Protective effect being studied in prostate cancer patients at high risk of recurrence after prostatectomy.
DENVER—Consuming 20 g of soy daily for up to two years is safe and may be beneficial for men at high risk for biochemical failure after radical prostatectomy, according to preliminary findings from an ongoing study.
“There may be a protective effect,” said investigator Maarten C. Bosland, DVSc, PhD, a Professor in the Department of Pathology at the University of Illinois at Chicago.
“We also found that the soy protein isolate was extremely well-tolerated. There have been very few side effects. Soy is known to cause or to aggravate existing constipation, an effect we have seen in a few men. However, we told them to drink more water and the problem went away.”
At the 2009 American Association for Cancer Research Annual Meeting here, Dr. Bosland presented findings from 131 men who completed two years of intervention with either soy protein supplements or placebo.

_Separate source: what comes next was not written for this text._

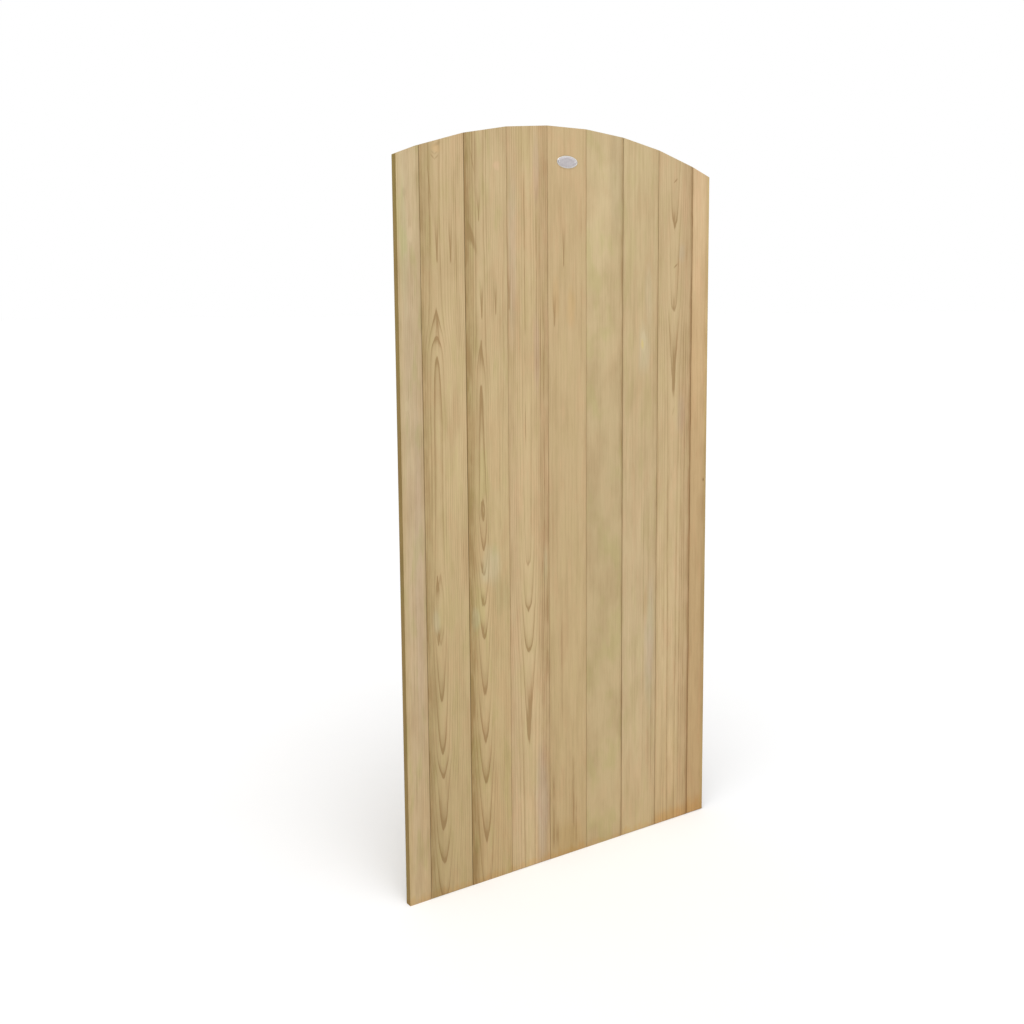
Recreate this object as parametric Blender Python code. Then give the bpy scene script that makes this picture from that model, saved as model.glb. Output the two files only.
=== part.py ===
"""Garden gate leaf: dome-topped tongue-and-groove boards on three ledges and two braces.

Metres, +Z up. The boarded front faces -Y and the ledged back faces +Y. The origin is at
the foot of the leaf, in the middle of its width and of its depth. The hinge side is -X.
"""

import math

import bmesh
import bpy
from mathutils import Vector

# Leaf
LEAF_WIDTH = 0.920
CROWN_HEIGHT = 1.800  # level top of the middle board
SHOULDER_HEIGHT = 1.710  # top of the two long edges
GAP = 0.0003  # clearance kept between pieces that touch

# Tongue-and-groove boards
BOARD_COVER = 0.115  # from joint to joint, the outer two are ripped to half of it
BOARD_THICK = 0.018
JOINT_OPENINGS = (0.0008, 0.0011, 0.0004, 0.0006, 0.0004, 0.0011, 0.0009, 0.0011)
FOOT_TRIMS = (0.0, 0.0006, 0.0, 0.0008, 0.0003, 0.0, 0.0007, 0.0009, 0.0014)
JOINT_CHAMFER = 0.0010
RIPPED_ARRIS = 0.0005
TONGUE_LENGTH = 0.0065
TONGUE_THICK = 0.0054
TONGUE_CHAMFER = 0.0010
TONGUE_BACK_RELIEF = 0.0006  # behind the tongue, so that the joint closes at the front
GROOVE_DEPTH = 0.0070

# Ledges and braces
TIMBER_WIDTH = 0.095
TIMBER_THICK = 0.028
TIMBER_ARRIS = 0.003
ARRIS_STEPS = 2
LEDGE_LENGTH = 0.880
LEDGE_HEIGHTS = {"bottom": 0.190, "middle": 0.880, "top": 1.570}
BRACE_SPAN = 0.840  # foot corner to head corner, across the leaf

# Countersunk wood screws, driven from the back
SCREW_LENGTH = 0.040
SCREW_RADIUS = 0.002
SCREW_HEAD_RADIUS = 0.004
SCREW_POINT = 0.006
SCREW_SINK = 0.0003  # head below the timber's face
RECESS_RADIUS = 0.0013
RECESS_DEPTH = 0.0014
SCREW_STAGGER = 0.022  # above and below a ledge's middle, by turns
SCREW_MARGIN = 0.020  # least distance to the end of a timber
CUTTER_OVERRUN = 0.001
SCREW_SIDES = 12

# Oval badge and its two pins
BADGE_HEIGHT = 1.720
BADGE_HALF_WIDTH = 0.030
BADGE_HALF_HEIGHT = 0.0145
BADGE_RIM = 0.0012
BADGE_PANEL = 0.0008
RIM_WIDTH = 0.0018
RIM_BEVEL = 0.0004
BADGE_SIDES = 40
PIN_OFFSET = 0.0235
PIN_RADIUS = 0.0008
PIN_HEAD_RADIUS = 0.0018
PIN_HEAD = 0.0007
PIN_DOME_ANGLES = (40.0, 65.0)  # from the head's axis to the rings of its dome
PIN_LENGTH = 0.0110
PIN_POINT = 0.0016
PIN_SIDES = 12

# Depths, from the front of the pin heads to the back of the ledges
BADGE_STAND = GAP + BADGE_PANEL + GAP + PIN_HEAD
LEAF_DEPTH = BADGE_STAND + BOARD_THICK + GAP + TIMBER_THICK
FRONT = BADGE_STAND - LEAF_DEPTH / 2  # front of the boards
BACK = FRONT + BOARD_THICK  # back of the boards
TIMBER_FRONT = BACK + GAP
TIMBER_BACK = TIMBER_FRONT + TIMBER_THICK

HALF_WIDTH = LEAF_WIDTH / 2
JOINTS = [
    -HALF_WIDTH + BOARD_COVER / 2 + number * BOARD_COVER
    for number in range(len(JOINT_OPENINGS))
]
BOARD_EDGES = [-HALF_WIDTH, *JOINTS, HALF_WIDTH]


def clear_scene():
    for obj in list(bpy.data.objects):
        bpy.data.objects.remove(obj)


def make_material(name, colour, roughness, metallic=0.0):
    material = bpy.data.materials.new(name)
    material.use_nodes = True
    shader = material.node_tree.nodes["Principled BSDF"]
    shader.inputs["Base Color"].default_value = (*colour, 1.0)
    shader.inputs["Roughness"].default_value = roughness
    shader.inputs["Metallic"].default_value = metallic
    return material


def add_object(name, mesh, material, place=(0.0, 0.0, 0.0), turn=(0.0, 0.0, 0.0)):
    obj = bpy.data.objects.new(name, mesh)
    if not mesh.materials:
        mesh.materials.append(material)
    obj.location = place
    obj.rotation_euler = turn
    bpy.context.scene.collection.objects.link(obj)
    return obj


def finish_mesh(name, bm):
    bmesh.ops.recalc_face_normals(bm, faces=bm.faces)
    mesh = bpy.data.meshes.new(name)
    bm.to_mesh(mesh)
    bm.free()
    return mesh


def prism(name, rails, cap_loops=None):
    """A closed bar through rails, one (start, end) pair of points per corner of its section.

    Each cap is one flat face, or one for each of cap_loops, which list corners by number.
    """
    bm = bmesh.new()
    starts = [bm.verts.new(start) for start, end in rails]
    ends = [bm.verts.new(end) for start, end in rails]
    for corner in range(len(rails)):
        following = (corner + 1) % len(rails)
        side = (starts[corner], starts[following], ends[following], ends[corner])
        bm.faces.new(side)
    for loop in cap_loops or [range(len(rails))]:
        bm.faces.new([starts[corner] for corner in loop])
        bm.faces.new([ends[corner] for corner in loop])
    return finish_mesh(name, bm)


def stacked_rings(bm, rings):
    """Joins rings of points in order and closes both ends: a single point makes a tip."""
    loops = [[bm.verts.new(point) for point in ring] for ring in rings]
    for lower, upper in zip(loops, loops[1:]):
        if len(lower) == 1:
            lower = lower * len(upper)
        if len(upper) == 1:
            upper = upper * len(lower)
        for corner in range(len(lower)):
            following = (corner + 1) % len(lower)
            side = (lower[corner], lower[following], upper[following], upper[corner])
            bm.faces.new(dict.fromkeys(side))
    for loop in (loops[0], loops[-1]):
        if len(loop) > 1:
            bm.faces.new(loop)


def oval_ring(half_width, half_height, level, sides):
    """Points of an oval in the plane at height level, or the one point of a tip."""
    if half_width == 0.0:
        return [Vector((0.0, 0.0, level))]
    angles = [math.tau * side / sides for side in range(sides)]
    return [
        Vector((half_width * math.cos(a), half_height * math.sin(a), level))
        for a in angles
    ]


def turned(name, profile, sides):
    """A round piece about +Z from (radius, level) points."""
    bm = bmesh.new()
    stacked_rings(bm, [oval_ring(radius, radius, level, sides) for radius, level in profile])
    mesh = finish_mesh(name, bm)
    mesh.shade_smooth()
    mesh.set_sharp_from_angle(angle=math.radians(40))
    return mesh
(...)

To be eligible for the ongoing study, the subjects need to have a Gleason sum of 8 or greater, extracapsular extension, seminal vesicle invasion, positive surgical margins, positive lymph nodes, and/or a preoperative PSA level of 20 ng/mL or greater. Over the two years, 30 men (23%) had confirmed PSA recurrence. Because the study is blinded we do not yet know the rate in the treatment and placebo arms separately, Dr. Bosland said. The expected recurrence rate in the placebo group is 30%.
Besides transient constipation, which occurred in a few men, Dr. Bosland’s group observed other treatment-related adverse events. Soy consumption did not affect iron status parameters (ferritin, hemoglobin, RBC counts, and hematocrit) or levels of serum thyroid hormones (thyroid-stimulating hormone, tri-iodothyronine [T3], thyroxine [T4], and free T3 and T4). Evidence from animal studies suggest that soy isoflavones could adversely affect thyroid function, Dr. Bosland said, and soy can negatively affect ion status in infants on soy formula.
Some men dropped out of the study or declined to participate because they read on the Internet that soy is contraindicated for preventing prostate cancer or has harmful effects, Dr. Bosland said.
This kind of misinformation was harming the trial and he hoped urologists would help educate patients about this issue and consider referring them for the study.